Innovation and local R&D have the potential to make domestically manufactured electrical equipment globally acceptable and competitive. This is also being promoted under the government’s Make in India initiative. Besides, UDAY 2.0 and the new tariff structure, expected to be introduced soon, are likely to augment the demand for electrical equipment in the domestic market. In an interview with Power Line, R.K. Chugh, president, Indian Electrical and Electronics Manufacturers Association (IEEMA), shares his views on the state of the transmission and distribution (T&D) segments, the outlook for the power equipment industry, and the IEEMA’s key focus areas. Excerpts…
What is your view on the current state of the power sector, especially the T&D segment?
In fiscal 2019, India achieved an installed generation capacity of 356 GW, a year-on-year increase of 13 GW. However, we fell short of the targeted addition for the year, meeting only 73 per cent in thermal and 53 per cent in renewables. We did well in transmission by adding 22 ckt. km of lines, achieving 99 per cent of the target, and also in transformation capacity, under which we added 72 GVA (including HVDC), thereby over-achieving the target by 16 per cent. We have already achieved 40-50 per cent of the targeted transmission capacity of the Thirteenth Plan, which is key for interregional power transfer and for strengthening power markets. Sadly, our per capita electricity consumption is still low at 1,200 kWh. We have witnessed weak growth in renewable energy capacity addition and generation in the first half of 2020 on account of policy bottlenecks in anti-dumping duty, and GST in the solar space.
What are the key issues and challenges facing the equipment industry in the country?
All of us are aware of the current economic slowdown, both cyclical and structural, as well as that which is externally induced. There are slowdown indicators in the T&D space. We need to be cognisant of the same and take efficiency measures to stay afloat. In the first quarter of fiscal 2020, on a year-on-year basis, transmission lines and transformers registered a negative growth of -7 to -8 per cent, while cables and switchgear, which witnessed a double-digit growth a year ago, slowed to 1-6 per cent. With the end of UDAY 1.0 and Saubhagya, the industry is looking forward to new reforms to spur growth. Distribution continues to be the Achilles heel of the sector, despite the intervention by UDAY 1.0. Power distributors’ cumulative losses in 2019 stood at Rs 280 billion, an 80 per cent year-on-year increase. Many distribution system operators (DSOs) in the northern and eastern regions and in Tamil Nadu are in the red again. The DSOs’ financial stress reflected on gencos with low PLFs of around 60 per cent. Manufacturing companies have dues of over Rs 80 billion with utilities. Of this, a good chunk is on account of DSOs.
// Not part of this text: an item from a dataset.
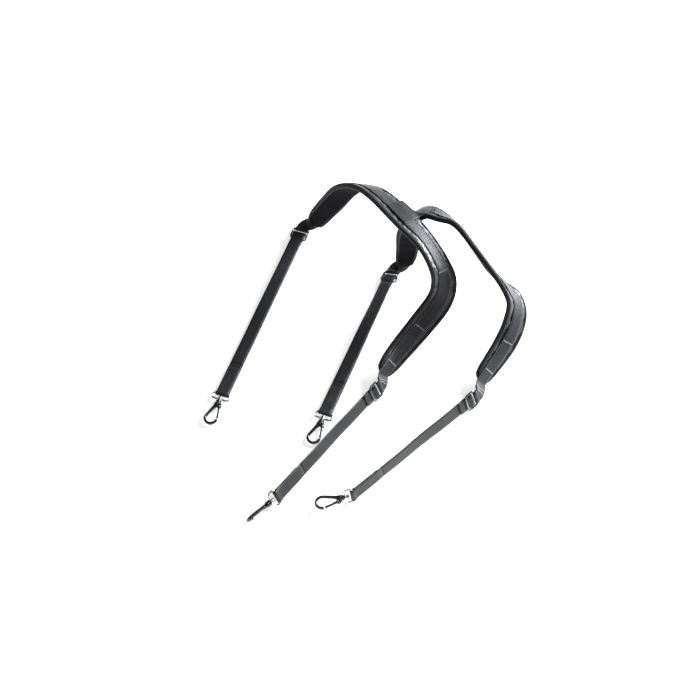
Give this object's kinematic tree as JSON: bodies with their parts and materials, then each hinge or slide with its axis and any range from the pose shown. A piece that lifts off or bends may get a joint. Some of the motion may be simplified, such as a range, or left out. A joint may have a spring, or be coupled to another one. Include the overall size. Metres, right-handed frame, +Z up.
{
  "type": "saxophone shoulder harness",
  "caption": "Black two-shoulder saxophone harness: padded straps joined at the back, webbing legs with slide adjusters and swivelling snap hooks.",
  "frame": {"origin": "middle of the footprint, on the surface that the harness lies on", "axes": "+Z up, +Y from the front hooks to the rear ends of the shoulder pads, +X to the right as seen from the front"},
  "size_m": [0.4704, 0.5425, 0.1562],
  "materials": {
    "pad_fabric": "woven black nylon shell over foam, dull",
    "pad_lining_fabric": "soft black brushed lining",
    "edge_binding": "black woven binding tape, stitched",
    "webbing": "black ribbed nylon webbing, slightly shiny",
    "leather": "black grained leather, stitched",
    "adjuster_metal": "black satin plated metal with worn edges",
    "nickel": "bright nickel plating",
    "steel": "plain steel",
    "dark_hook_metal": "dark gunmetal plating, polished"
  },
  "bodies": {
    "harness": {"left_pad_core": "pad_fabric", "left_pad_lining": "pad_lining_fabric", "left_pad_binding": "edge_binding", "left_shoulder_webbing": "webbing", "right_pad_core": "pad_fabric", "right_pad_lining": "pad_lining_fabric", "right_pad_binding": "edge_binding", "right_shoulder_webbing": "webbing", "junction_top": "leather", "junction_underside": "leather"},
    "rear_left_adjuster": {"rear_left_adjuster": "adjuster_metal", "rear_left_webbing_turn": "webbing", "rear_left_leg_webbing": "webbing"},
    "rear_left_tail": {"rear_left_webbing_tail": "webbing"},
    "rear_left_leg_end": {"rear_left_sewn_end": "webbing"},
    "rear_left_loop": {"rear_left_hook_loop": "nickel"},
    "rear_left_hook": {"rear_left_swivel_pin": "steel", "rear_left_hook_body": "dark_hook_metal", "rear_left_gate_pin": "steel", "rear_left_gate_spring": "steel"},
    "rear_left_gate": {"rear_left_gate": "dark_hook_metal"},
    "front_left_adjuster": {"front_left_adjuster": "adjuster_metal", "front_left_webbing_turn": "webbing", "front_left_leg_webbing": "webbing"},
    "front_left_tail": {"front_left_webbing_tail": "webbing"},
    "front_left_leg_end": {"front_left_sewn_end": "webbing"},
    "front_left_loop": {"front_left_hook_loop": "nickel"},
    "front_left_hook": {"front_left_swivel_pin": "steel", "front_left_hook_body": "dark_hook_metal", "front_left_gate_pin": "steel", "front_left_gate_spring": "steel"},
    "front_left_gate": {"front_left_gate": "dark_hook_metal"},
    "rear_right_adjuster": {"rear_right_adjuster": "adjuster_metal", "rear_right_webbing_turn": "webbing", "rear_right_leg_webbing": "webbing"},
    "rear_right_tail": {"rear_right_webbing_tail": "webbing"},
    "rear_right_leg_end": {"rear_right_sewn_end": "webbing"},
    "rear_right_loop": {"rear_right_hook_loop": "nickel"},
    "rear_right_hook": {"rear_right_swivel_pin": "steel", "rear_right_hook_body": "dark_hook_metal", "rear_right_gate_pin": "steel", "rear_right_gate_spring": "steel"},
    "rear_right_gate": {"rear_right_gate": "dark_hook_metal"},
    "front_right_adjuster": {"front_right_adjuster": "adjuster_metal", "front_right_webbing_turn": "webbing", "front_right_leg_webbing": "webbing"},
    "front_right_tail": {"front_right_webbing_tail": "webbing"},
    "front_right_leg_end": {"front_right_sewn_end": "webbing"},
    "front_right_loop": {"front_right_hook_loop": "nickel"},
    "front_right_hook": {"front_right_swivel_pin": "steel", "front_right_hook_body": "dark_hook_metal", "front_right_gate_pin": "steel", "front_right_gate_spring": "steel"},
    "front_right_gate": {"front_right_gate": "dark_hook_metal"}
  },
  "joints": [
    {"name": "rear_left_adjuster_pivot", "type": "hinge", "parent": "harness", "child": "rear_left_adjuster", "pos_m": [-0.09999, 0.25449, 0.00332], "axis": [-0.9426, 0.334, 0], "range_deg": [-20, 60]},
    {"name": "rear_left_leg_length", "type": "slide", "parent": "rear_left_adjuster", "child": "rear_left_leg_end", "axis": [0.334, 0.9426, 0.0028], "range_m": [0, 0.08], "deforming": ["rear_left_leg_webbing"]},
    {"name": "rear_left_tail_slide", "type": "slide", "parent": "rear_left_adjuster", "child": "rear_left_tail", "axis": [-0.334, -0.9426, -0.0028], "range_m": [0, 0.08]},
    {"name": "rear_left_loop_fold", "type": "hinge", "parent": "rear_left_leg_end", "child": "rear_left_loop", "pos_m": [-0.21, -0.056, 0.005], "axis": [0.9426, -0.334, 0], "range_deg": [-75, 75]},
    {"name": "rear_left_hook_swivel", "type": "hinge", "parent": "rear_left_loop", "child": "rear_left_hook", "pos_m": [-0.21327, -0.06524, 0.00497], "axis": [-0.334, -0.9426, -0.0028], "continuous": true},
    {"name": "rear_left_gate", "type": "hinge", "parent": "rear_left_hook", "child": "rear_left_gate", "pos_m": [-0.21298, -0.07818, 0.00494], "axis": [0.0009, 0.0026, -1], "range_deg": [0, 25], "stiffness_Nm_per_rad": 0.03, "springref_deg": -28.65, "deforming": ["rear_left_gate_spring"]},
    {"name": "front_left_adjuster_pivot", "type": "hinge", "parent": "harness", "child": "front_left_adjuster", "pos_m": [0.01933, -0.04928, 0.0133], "axis": [0.364, -0.2967, -0.8829], "range_deg": [-20, 40]},
    {"name": "front_left_leg_length", "type": "slide", "parent": "front_left_adjuster", "child": "front_left_leg_end", "axis": [0.612, 0.7907, -0.0134], "range_m": [0, 0.06], "deforming": ["front_left_leg_webbing"]},
    {"name": "front_left_tail_slide", "type": "slide", "parent": "front_left_adjuster", "child": "front_left_tail", "axis": [-0.612, -0.7907, 0.0134], "range_m": [0, 0.06]},
    {"name": "front_left_loop_fold", "type": "hinge", "parent": "front_left_leg_end", "child": "front_left_loop", "pos_m": [-0.125, -0.232, 0.0152], "axis": [-0.3918, 0.3179, 0.8634], "range_deg": [-63, 87]},
    {"name": "front_left_hook_swivel", "type": "hinge", "parent": "front_left_loop", "child": "front_left_hook", "pos_m": [-0.13227, -0.23851, 0.0143], "axis": [-0.7415, -0.6647, -0.0917], "continuous": true},
    {"name": "front_left_gate", "type": "hinge", "parent": "front_left_hook", "child": "front_left_gate", "pos_m": [-0.14184, -0.24528, 0.00881], "axis": [-0.658, 0.6936, 0.2931], "range_deg": [0, 25], "stiffness_Nm_per_rad": 0.03, "springref_deg": -28.65, "deforming": ["front_left_gate_spring"]},
    {"name": "rear_right_adjuster_pivot", "type": "hinge", "parent": "harness", "child": "rear_right_adjuster", "pos_m": [0.04105, 0.16713, 0.00749], "axis": [-0.8833, 0.3515, -0.3103], "range_deg": [-20, 60]},
    {"name": "rear_right_leg_length", "type": "slide", "parent": "rear_right_adjuster", "child": "rear_right_leg_end", "axis": [0.3642, 0.9311, 0.018], "range_m": [0, 0.07], "deforming": ["rear_right_leg_webbing"]},
    {"name": "rear_right_tail_slide", "type": "slide", "parent": "rear_right_adjuster", "child": "rear_right_tail", "axis": [-0.3642, -0.9311, -0.018], "range_m": [0, 0.07]},
    {"name": "rear_right_loop_fold", "type": "hinge", "parent": "rear_right_leg_end", "child": "rear_right_loop", "pos_m": [-0.06, -0.089, 0.005], "axis": [0.9313, -0.3643, 0], "range_deg": [-75, 75]},
    {"name": "rear_right_hook_swivel", "type": "hinge", "parent": "rear_right_loop", "child": "rear_right_hook", "pos_m": [-0.06357, -0.09813, 0.00482], "axis": [-0.3642, -0.9311, -0.018], "continuous": true},
    {"name": "rear_right_gate", "type": "hinge", "parent": "rear_right_hook", "child": "rear_right_gate", "pos_m": [-0.06369, -0.11107, 0.0046], "axis": [0.0066, 0.0168, -0.9998], "range_deg": [0, 25], "stiffness_Nm_per_rad": 0.03, "springref_deg": -28.65, "deforming": ["rear_right_gate_spring"]},
    {"name": "front_right_adjuster_pivot", "type": "hinge", "parent": "harness", "child": "front_right_adjuster", "pos_m": [0.15817, -0.06654, 0.01337], "axis": [0.2998, -0.3357, -0.893], "range_deg": [-20, 40]},
    {"name": "front_right_leg_length", "type": "slide", "parent": "front_right_adjuster", "child": "front_right_leg_end", "axis": [0.7303, 0.683, -0.0116], "range_m": [0, 0.06], "deforming": ["front_right_leg_webbing"]},
    {"name": "front_right_tail_slide", "type": "slide", "parent": "front_right_adjuster", "child": "front_right_tail", "axis": [-0.7303, -0.683, 0.0116], "range_m": [0, 0.06]},
    {"name": "front_right_loop_fold", "type": "hinge", "parent": "front_right_leg_end", "child": "front_right_loop", "pos_m": [-0.02, -0.23, 0.015], "axis": [-0.1699, 0.198, 0.9654], "range_deg": [-42, 108]},
    {"name": "front_right_hook_swivel", "type": "hinge", "parent": "front_right_loop", "child": "front_right_hook", "pos_m": [-0.02953, -0.23186, 0.0137], "axis": [-0.9729, -0.1899, -0.1322], "continuous": true},
    {"name": "front_right_gate", "type": "hinge", "parent": "front_right_hook", "child": "front_right_gate", "pos_m": [-0.04041, -0.23867, 0.01195], "axis": [0.1234, 0.0576, -0.9907], "range_deg": [0, 25], "stiffness_Nm_per_rad": 0.03, "springref_deg": -28.65, "deforming": ["front_right_gate_spring"]}
  ],
  "couplings": [
    {"joint": "rear_left_tail_slide", "follows": "rear_left_leg_length", "ratio": 1},
    {"joint": "front_left_tail_slide", "follows": "front_left_leg_length", "ratio": 1},
    {"joint": "rear_right_tail_slide", "follows": "rear_right_leg_length", "ratio": 1},
    {"joint": "front_right_tail_slide", "follows": "front_right_leg_length", "ratio": 1}
  ]
}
What is your outlook for the power equipment industry for the coming years?
The policy framework to be rolled out under UDAY 2.0 and the new tariff structure will make DSOs responsive, accountable and cost efficient. DSOs will be able to buy more power from the trading platform, at a lower cost. This will also put pressure on DSOs to license and franchise their circles even more. After a likely subdued 2020, post the introduction of these measures, electrical equipment manufacturers will see a resurgent market for electrical components as well as digital solutions over a five-year horizon. Metering will remain buoyant. Our decarbonisation mission, through higher renewable energy penetration and electric mobility by 2030, will open up huge markets for new products. Grid-scale storage will become a necessity as renewables begin to penetrate to levels beyond 25-30 per cent. There are some aspects that are impacting the security of the sector. Our sub-transmission system below 132 kV is vulnerable to malware/ransomware cyberattacks. DSOs in West Bengal and Rajasthan have witnessed some incidences in the past 18 months. The threats present opportunities for specialists in the space to create a security shield.
What are IEEMA’s priorities over the next few years? What will be its major focus areas?
IEEMA is a micro, small and medium enterprise-based association. Our priority is to inculcate a culture of innovation and local R&D to make our products globally acceptable and competitive. This calls for a large effort to upscale our member community, which is being done through various measures such as giving members exposure to global technologies and practices through events such as ELECRAMA and other avenues. We are focusing on the Make in India initiative for products that are currently being imported. We are also looking for opportunities to export these made in India, locally innovative products. This will increase our share in the global market.